▸ **DATA LINES**
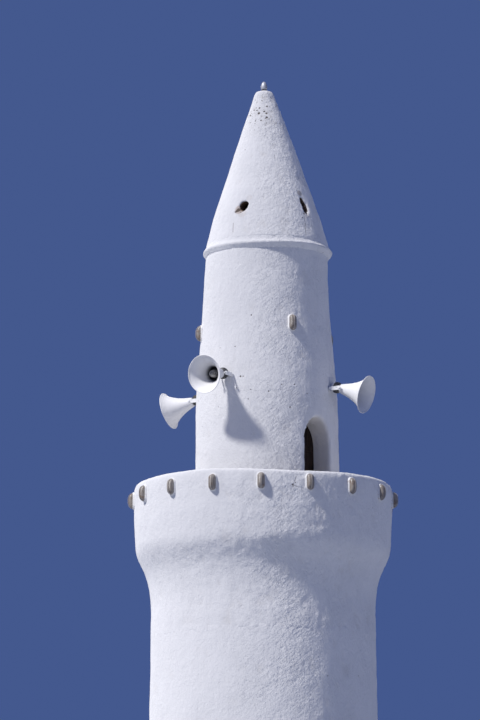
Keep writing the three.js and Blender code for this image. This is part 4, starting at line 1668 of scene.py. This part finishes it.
for name, row in LAMP_ROWS.items():
    glasses = set_round(f"{name}_glasses", glass, glass_material, row)
    dressed(glasses, "tower", "lamp_glass", *nodes_named(name))
    bodies = set_round(f"{name}_bodies", lamp_body, paint_material, row)
    dressed(bodies, "tower", "lamp_guard")
    print(name, len(row.azimuths), "faces", len(glasses.data.polygons) + len(bodies.data.polygons))
discard(glass, lamp_body)

# %% [markdown]
# ## Horn loudspeakers
#
# Four horns look out to all sides. A horn is a turned shape: a flared bell with a rolled lip, and inside it
# a stem that carries a cup, from which the sound is turned back out of the throat. The black driver screws
# on behind. Bell and driver tilt together between the arms of a strap bracket, on two pins with fluted
# knobs, so they ride on the horn's own body, and the bracket stays with the tower.

# %% Places of the horns
HORN_PIVOT_RADIUS = 1.065
Horn = namedtuple("Horn", "azimuth level tilt")
# tilt is how far each horn looks down, in degrees
HORNS = {
    "horn_a": Horn(-114, 9.808, 15),
    "horn_b": Horn(-34, 9.920, 11),
    "horn_c": Horn(65, 9.805, 17),
    "horn_d": Horn(155, 9.850, 15),
}

# %% Bell and driver outlines: radius, and distance in front of the pivot
BELL_OUTSIDE = [
    (0.056, -0.020), (0.068, 0.022), (0.092, 0.110), (0.128, 0.200), (0.167, 0.270), (0.208, 0.320),
    (0.238, 0.344),
]
BELL_WALL = 0.004
LIP_CENTRE = (0.2395, 0.3475)
LIP_ROUND = 0.0048
CUP_OUTLINE = [
    (0.022, 0.030), (0.021, 0.090), (0.024, 0.140), (0.040, 0.136), (0.047, 0.098), (0.0495, 0.094),
    (0.0505, 0.105), (0.049, 0.135), (0.043, 0.165), (0.031, 0.190), (0.014, 0.2035),
]
bell_curve = smooth_curve(BELL_OUTSIDE, 0.012)
lip = [
    (LIP_CENTRE[0] + LIP_ROUND * math.cos(a), LIP_CENTRE[1] + LIP_ROUND * math.sin(a))
    for a in np.linspace(-0.35 * math.pi, 1.05 * math.pi, 10)
]
bell_inside = [(r - BELL_WALL, ahead + 0.001) for r, ahead in reversed(bell_curve) if 0.03 < ahead < 0.335]
bell_outline = [(0, -0.020), *bell_curve[:-1], *lip, *bell_inside]
bell_outline += [*smooth_curve(CUP_OUTLINE, 0.008), (0, 0.206)]
DRIVER_OUTLINE = [
    (0.0, -0.112), (0.054, -0.112), (0.061, -0.110), (0.066, -0.104), (0.070, -0.098),
    (0.070, -0.088), (0.0735, -0.086), (0.0735, -0.078), (0.070, -0.076), (0.070, -0.070),
    (0.0735, -0.068), (0.0735, -0.060), (0.070, -0.058), (0.070, -0.048), (0.066, -0.042),
    (0.056, -0.036), (0.052, -0.030), (0.052, -0.0205), (0.0, -0.0205),
]
SCREW_OUTLINE = [(0, -0.1145), (0.0045, -0.1145), (0.0055, -0.113), (0.0055, -0.110), (0, -0.110)]
print("bell outline", len(bell_outline), "points")

# %% Where a horn looks, and how deep its mouth is


def horn_frame(azimuth, level, tilt):
    """Takes a shape turned about Z to its pivot, where it looks out at an azimuth and down by a tilt."""
    pivot = Vector((SHAFT_CENTRE, 0, level)) + direction_of(azimuth) * HORN_PIVOT_RADIUS
    looking = Matrix.Rotation(math.radians(azimuth), 4, "Z") @ Matrix.Rotation(math.radians(tilt), 4, "X")
    return Matrix.Translation(pivot) @ looking @ Matrix.Rotation(math.radians(90), 4, "X")


MOUTH_DEPTH = 0.33
CUP_REACH = 0.053
# how far in front of the pivot the throat's painted shade reaches, and how softly it fades
THROAT_SHADE_REACH = 0.165
THROAT_FADE = 0.05


def deep_inside(mesh):
    """Notes how deep each point lies in the mouth, for its dust and painted shade, and which points are
    throat, painted near black as shade, and which are cup.
    """
    x, y, ahead = points_of(mesh).T
    radius = np.hypot(x, y)
    radii, distances = zip(*BELL_OUTSIDE)
    wall = np.interp(ahead, distances, radii)
    inside = (radius < wall - 0.002) & (ahead > 0)
    note(mesh, "deep", np.where(inside, np.clip(1 - ahead / MOUTH_DEPTH, 0, 1), 0.0))
    note(mesh, "cup", np.where(inside & (radius < CUP_REACH), 1.0, 0.0))
    note(mesh, "throat", np.where(inside, np.clip((THROAT_SHADE_REACH - ahead) / THROAT_FADE, 0, 1), 0.0))


# %% Pivot knobs
FLUTE_DEPTH = 0.09


def rod(name, radius, start, end, sides, flutes):
    """A round or fluted rod along X."""
    sections = []
    bevel = min(0.002, radius * 0.2)
    for along, inset in ((start, bevel), (start + bevel, 0), (end - bevel, 0), (end, bevel)):
        ring = []
        for k in range(sides):
            angle = 2 * math.pi * k / sides
            size = (radius - inset) * (1 - (FLUTE_DEPTH if flutes and math.cos(flutes * angle) < 0 else 0))
            ring.append((along, size * math.cos(angle), size * math.sin(angle)))
        sections.append(ring)
    return lofted_object(name, sections, smooth=False)


# radius, start and end along the pivot's line, sides and flutes
KNOB_PARTS = {
    "pin": (0.005, 0.050, 0.108, 16, 0),
    "washer": (0.011, 0.0972, 0.0992, 24, 0),
    "knob": (0.015, 0.0992, 0.112, 48, 8),
}


def pivot_knobs(name):
    """Two pins in the bell's neck, each with a washer and a fluted knob beyond the bracket's arm."""
    things = []
    for side in (-1, 1):
        for part, (radius, start, end, sides, flutes) in KNOB_PARTS.items():
            low, high = sorted((side * start, side * end))
            things.append(rod(f"{part} {side}", radius, low, high, sides, flutes))
    return joined(name, things)


# %% Driver
DRIVER_SCREWS = 4
SCREW_CIRCLE = 0.045


def horn_driver(name):
    """The driver: a turned housing with cooling rings, and four screws on its back."""
    things = [turned_object("housing", DRIVER_OUTLINE, sides=56)]
    for k in range(DRIVER_SCREWS):
        screw = turned_object("screw", SCREW_OUTLINE, sides=12)
        azimuth = 360 * (k + 0.5) / DRIVER_SCREWS
        screw.data.transform(Matrix.Translation(direction_of(azimuth) * SCREW_CIRCLE))
        things.append(screw)
    return joined(name, things)


# %% Sizes of a bracket: a strap bent round the driver, a wall pad and two bolts
STRAP_WIDTH = 0.050
STRAP_THICKNESS = 0.005
STRAP_EDGE = 0.0012
ARM_SPREAD = 0.0945
BEND = 0.018
ARM_TIP = HORN_PIVOT_RADIUS + 0.025
PAD_RADIUS = 0.028
PAD_SUNK = 0.030
PAD_FACE = 0.006
BOLT_PLACES = (-0.045, 0.045)
WASHER_RADIUS = 0.013
WASHER_SUNK = 0.02
WASHER_FACE = 0.0045
BOLT_RADIUS = 0.0095
BOLT_HEAD = 0.011
DISC_EDGE = 0.0015
print("bracket arms", 2 * ARM_SPREAD, "m apart")

# %% Strap of a bracket


def bracket_strap(name, back):
    """The bent strap: its middle line seen from above, then its width, which rounds off at both tips."""
    bend = [
        (ARM_SPREAD - BEND + BEND * math.cos(a), back + BEND - BEND * math.sin(a))
        for a in np.linspace(0, math.pi / 2, 7)
    ]
    arm = [(ARM_SPREAD, d) for d in np.linspace(ARM_TIP, ARM_TIP - STRAP_WIDTH / 2, 9)]
    arm += [(ARM_SPREAD, d) for d in np.linspace(ARM_TIP - STRAP_WIDTH / 2, back + BEND, 4)[1:-1]]
    right = arm + bend
    line = np.array(right + [(-x, d) for x, d in reversed(right)])
    from_tip = ARM_TIP - line[:, 1]
    half = STRAP_WIDTH / 2
    tall = np.where(from_tip < half, np.sqrt(np.maximum(half**2 - (half - from_tip) ** 2, 0.003**2)), half)
    sections = []
    for (x, d), (sx, sd), h in zip(line, sideways_of(line) * STRAP_THICKNESS / 2, tall):
        inner, outer = (x - sx, -d + sd), (x + sx, -d - sd)
        sections.append([(*inner, -h), (*outer, -h), (*outer, h), (*inner, h)])
    return bevelled(lofted_object(name, sections, smooth=False), STRAP_EDGE)


# %% Pad, bolts and the whole bracket


def wall_disc(name, radius, near, far, across, sides):
    """A disc or nut on the wall, its axis pointing outwards and its far edge slanted."""
    outline = [(0, near), (radius, near), (radius, far - DISC_EDGE), (radius - DISC_EDGE, far), (0, far)]
    disc = turned_object(name, outline, sides)
    disc.data.transform(Matrix.Translation((across, 0, 0)) @ Matrix.Rotation(math.radians(90), 4, "X"))
    return disc


def horn_bracket(name, azimuth, level):
    """The strap, the pad that it stands on, and its two bolts with their washers."""
    wall = radius_on(SHAFT_PROFILE, level)
    back = wall + PAD_FACE + STRAP_THICKNESS / 2
    things = [bracket_strap("strap", back)]
    things.append(wall_disc("pad", PAD_RADIUS, wall - PAD_SUNK, back, across=0, sides=40))
    for across in BOLT_PLACES:
        washer_face = back + WASHER_FACE
        things.append(wall_disc("washer", WASHER_RADIUS, wall - WASHER_SUNK, washer_face, across, sides=28))
        things.append(wall_disc("bolt", BOLT_RADIUS, back, back + BOLT_HEAD, across, sides=6))
    bracket = joined(name, things)
    bracket.data.transform(facing(azimuth, SHAFT_CENTRE) @ Matrix.Translation((0, 0, level)))
    return coated(bracket, galvanised_material)


# %% The four horns
for name, horn in HORNS.items():
    bell = turned_object(f"{name}_horn", bell_outline, sides=72)
    deep_inside(bell.data)
    knobs = pivot_knobs(f"{name}_pivot_knobs")
    driver = horn_driver(f"{name}_drive_unit")
    for piece, finish in ((bell, enamel_material), (knobs, galvanised_material), (driver, driver_material)):
        coated(piece, finish).data.transform(horn_frame(*horn))
    bracket = horn_bracket(f"{name}_strap", horn.azimuth, horn.level)
    dressed(bell, name, "horn_white", f"{name}_bell")
    dressed(knobs, name, "bracket_steel")
    dressed(driver, name, "driver_black", f"{name}_driver")
    dressed(bracket, "tower", "bracket_steel", f"{name}_bracket")
print("horns", list(HORNS))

▸ **GIVEN EXERCISE**
In the listing above, please print only the lines from the first one to the line where "# knobs, so" appears, exactly as written, both of those lines included.

▸ **ANSWER**
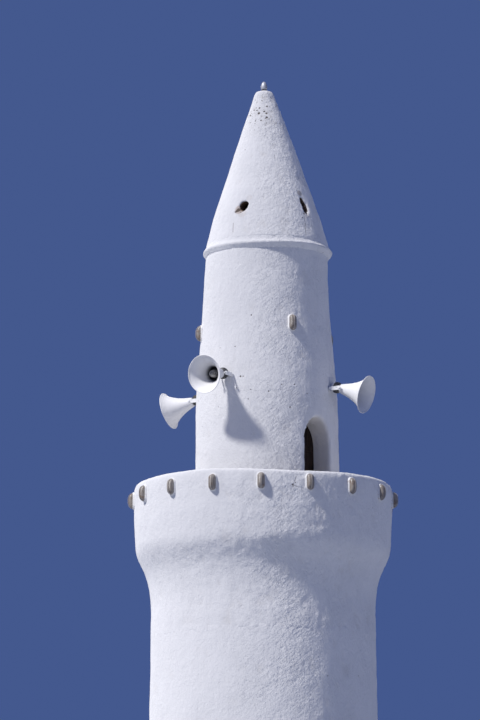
Keep writing the three.js and Blender code for this image. This is part 4, starting at line 1668 of scene.py. This part finishes it.
for name, row in LAMP_ROWS.items():
    glasses = set_round(f"{name}_glasses", glass, glass_material, row)
    dressed(glasses, "tower", "lamp_glass", *nodes_named(name))
    bodies = set_round(f"{name}_bodies", lamp_body, paint_material, row)
    dressed(bodies, "tower", "lamp_guard")
    print(name, len(row.azimuths), "faces", len(glasses.data.polygons) + len(bodies.data.polygons))
discard(glass, lamp_body)

# %% [markdown]
# ## Horn loudspeakers
#
# Four horns look out to all sides. A horn is a turned shape: a flared bell with a rolled lip, and inside it
# a stem that carries a cup, from which the sound is turned back out of the throat. The black driver screws
# on behind. Bell and driver tilt together between the arms of a strap bracket, on two pins with fluted
# knobs, so they ride on the horn's own body, and the bracket stays with the tower.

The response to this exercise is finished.